The modern state of Singapore was born in 1965, when it separated from the Federation of Malaya. Its independence came in the midst of the Cold War, as the US war in Vietnam was intensifying.
“Singapore had always been aware of its position as a Chinese enclave in a Muslim-concentrated Malay archipelago,” wrote Pak Shun Ng, a military officer in the Singapore Armed Forces (SAF). Pak said insecurities stemming from Singapore’s acrimonious separation from Malaysia in 1965 and the subsequent konfrontasi or confrontation with Indonesia caused Singapore to adopt a fiercely independent military and foreign policy.
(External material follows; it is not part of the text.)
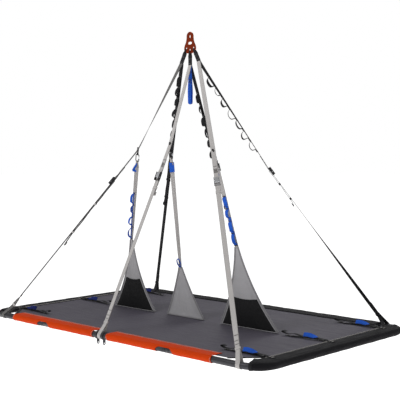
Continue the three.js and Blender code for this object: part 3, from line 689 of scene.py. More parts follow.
def lower_strap(s):
    """Round the tube, up to the buckle, through it, and a free tail that lies back down the strap."""
    loop, out, join = foot_loop(s)
    tail = s.tail
    outer = join + out * 0.0011
    inner = join - out * 0.0011
    sewn_to, sewn_from = 0.085, 0.02
    sewn = [inner + s.up * sewn_to - out * 0.0010, inner + s.up * sewn_from]
    climb = rounded([outer, s.centre - s.up * 0.06, s.centre + s.up * 0.012], 0.03, 0.02)
    path = sewn + list(reversed(loop)) + climb
    run = lengths(climb)
    across = [X_AXIS * s.side.x] * (len(sewn) + len(loop))
    across += [s.turned(d) for d in run]
    across[0], across[1] = s.turned(sewn_to), s.turned(sewn_from)
    piece = Piece()
    piece.tape(path, across)
    obj = piece.make("lower_webbing_" + s.name, s.colour, material=s.material)
    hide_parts("lower_strap_" + s.name)
    ends = Piece()
    centre, up, face = s.centre, s.up, s.face
    curl = [(0.011, -0.0004), (0.0145, -0.0022), (0.0148, -0.0050), (0.011, -0.0068)]
    curl += [(0.0, -0.0072), (-0.02, -0.0066)]
    tail_path = [centre + up * a + face * b for a, b in curl]
    waves = 10
    for k in range(1, waves + 1):
        t = k / waves
        lift = 0.0036 + 0.0030 * abs(math.sin(2.4 * math.pi * t)) + 0.006 * t ** 6
        tail_path.append(centre - up * (0.02 + (tail - 0.02) * t) - face * lift)
    tail_path = smooth(tail_path, 4)
    ends.tape(tail_path, s.across, WEB_WIDTH - 0.0012)
    tip = tail_path[-1]
    ends.block(tip + up * 0.010 - face * 0.0012, s.axes, (0.0245, 0.020, 0.0040), 0.0008)
    ends.make("tail_" + s.name, s.colour, material=s.material)
    bands = Piece()
    tacks = Piece()
    for share in (0.35, 0.8) if tail > 0.2 else (0.6,):
        keeper(bands, centre - up * tail * share, s.across, up, face)
    foot_up = 0.03
    for extra in (0.0, 0.018, 0.045):
        spot = join + up * (foot_up + extra) - out * 0.0006
        width = s.turned(foot_up + extra).normalized()
        tacks.block(spot, (width, up, width.cross(up)), (0.021, 0.004, 0.0066), 0.0006)
    keeper(bands, join + up * 0.010, s.level, up, s.level.cross(up), 0.0036, -0.0040)
    bands.make("keepers_" + s.name, s.colour)
    tacks.make("foot_stitching_" + s.name, s.colour, material=s.stitch)


def keeper(piece, centre, across, up, face, high=0.0019, low=-0.0088):
    """An elastic band round the strap and what lies beside it."""
    half, reach, thick = WEB_WIDTH / 2 + 0.0016, 0.006, 0.0009
    corners = [(half, high), (-half, high), (-half, low), (half, low)]
    loop = []
    for i, (x, z) in enumerate(corners):
        nx, nz = corners[(i + 1) % 4]
        loop += [centre + across * (x + (nx - x) * t) + face * (z + (nz - z) * t) for t in (0.1, 0.5, 0.9)]
    n = len(loop)
    rows, weave = [], []
    for i, p in enumerate(loop):
        ahead = (loop[(i + 1) % n] - loop[i - 1]).normalized()
        out = ahead.cross(up)
        profile = ((-reach, 0), (reach, 0), (reach, thick), (-reach, thick))
        rows.append([p + up * a + out * b for a, b in profile])
        weave.append([(i * 0.005, a, a / reach) for a, _ in profile])
    piece.lattice(rows, weave, closed=True)


def smooth(points, count):
    """A smooth curve through points, with count steps between each two."""
    points = [Vector(p) for p in points]
    out = []
    for i in range(len(points) - 1):
        p0, p1 = points[max(i - 1, 0)], points[i]
        p2, p3 = points[i + 1], points[min(i + 2, len(points) - 1)]
        for k in range(count):
            t = k / count
            out.append(0.5 * (2 * p1 + (p2 - p0) * t + (2 * p0 - 5 * p1 + 4 * p2 - p3) * t * t
                              + (3 * p1 - p0 - 3 * p2 + p3) * t ** 3))
    out.append(points[-1])
    return out


def daisy_chain(name, start, axes, first, pitch, count, bulge, slot, width, swivel, base=0.0022):
    """A tape sewn on to a strap at tacks, standing off as loops of uneven size and turn between them."""
    points, aims, tacks = [], [], Piece()
    across, up, face = axes
    tack_size = (width * 0.85, 0.006, 0.0042)

    def tack(along):
        tacks.block(start - up * along + face * (base - 0.0008), axes, tack_size)

    def put(along, off, turn=0.0):
        spin = Matrix.Rotation(turn, 3, up)
        points.append(start - up * along + face * base + spin @ face * (off - base))
        aims.append(spin @ across)

    for i in range(count):
        top = first + i * pitch
        chord = pitch * (0.72 + 0.10 * math.sin(1.7 * i + len(name)))
        size = bulge * (1 + 0.28 * math.sin(2.3 * i + len(name)))
        turn = swivel * math.sin(2.9 * i + 1.1)
        put(top - 0.008, base)
        for k in range(13):
            t = k / 12
            swing = math.sin(math.pi * t)
            along = top + chord * (t - 0.10 * math.sin(2 * math.pi * t)) + 0.25 * size * swing ** 2
            put(along, base + size * swing ** 0.85, turn * swing)
        tack(top - 0.006)
    end = first + count * pitch - 0.006
    put(end, base)
    tack(end)
    piece = Piece()
    piece.tape(points, aims, width, 0.0020)
    piece.make(name, slot)
    tacks.make(name + "_tacks", slot, material=STITCH_BLACK)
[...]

The 1980s saw Singapore shift from a ‘poisonous shrimp’ to a ‘porcupine’ strategy, which aims to inflict intolerable costs on potential enemies and outlast attackers in the event of a conflict.
“The attitude in Singapore is that although the country has security partners, it does not have any allies,” said Huxley. “Singapore has to rely on itself for its own defence.”
From ‘poisonous shrimp’ to porcupine
“In a world where the big fish eat small fish and the small fish eat shrimps, Singapore must become a poisonous shrimp,” said Lee Kuan Yew, the father of modern-day Singapore. Lee was echoing concerns that in case of a conflict, tiny Singapore would be overrun and thus had to adopt a defensive posture.
“Singapore has no territory to fall back on and to regroup its military in,” said Wendell Minnick, the editor of Taiwan-based Defense News. “Over time Singapore has realised that the defence of its territory needs to be a ‘pre-emptive equation’ rather than a defensive one, much like Israel.”
This realisation has transformed Singapore’s defence policy from the “poisonous shrimp” philosophy of self-preservation to something more aggressive.
“I may not completely destroy you, but you’d have to pay a high price to subdue me, and you may still not succeed,” said Brigadier General (and now Prime Minister) Lee Hsien Loong in 1984. The 1980s saw Singapore shift from a “poisonous shrimp” to a “porcupine” strategy, which aims to inflict intolerable costs on potential enemies and outlast attackers in the event of a conflict.
“By assuming a more offensive posture, Singapore changed its message from one of ‘we’ll be here, don’t come to us’ to one of ‘we’ll take you on’,” wrote Pak Shun Ng, the military officer.
Singapore’s military acquisitions in the 1980s were based primarily on imports of advanced systems from the US.
Where East and West collide
Although an estimated 74 percent percent of Singapore’s population is of Chinese origin, the country has preferred to do business with US defence contractors instead of with Chinese firms.
“They have a lot of American fighter jet capability, mostly third-generation F-16s and F-15s but also Apache helicopters and US-made drones,” said Minnick.
“We are likely to see Singapore invest in equipment such as the US Joint Strike Fighter, commonly known as the F-35. The country will invest in high-tech equipment which can be networked, which will not require large numbers of personnel to operate it,” said Huxley, given Singapore’s limited manpower.
“Singapore’s military modernisation trajectory must be viewed in the context of deepening territorial disputes and potential crises over selected islands in the South China Sea and the East China Sea,” argues Michael Raska, a research fellow at the Military Transformations Programme at S Rajaratnam School of International Studies in Singapore. Raska told Al Jazeera that Singapore may face a tough balancing act if China intensifies its demands over the disputed islands.
“Singapore has good relations with both China and the US, the two major powers in the region,” said Huxley. The balance between East and West puts Singapore in an awkward position. Singapore is politically and militarily oriented towards the US, said Huxley, but increasingly relies on China economically.
“One can think of circumstances in the future, in the event the US-China relationship deteriorates, Singapore may find itself in a fix,” said Huxley.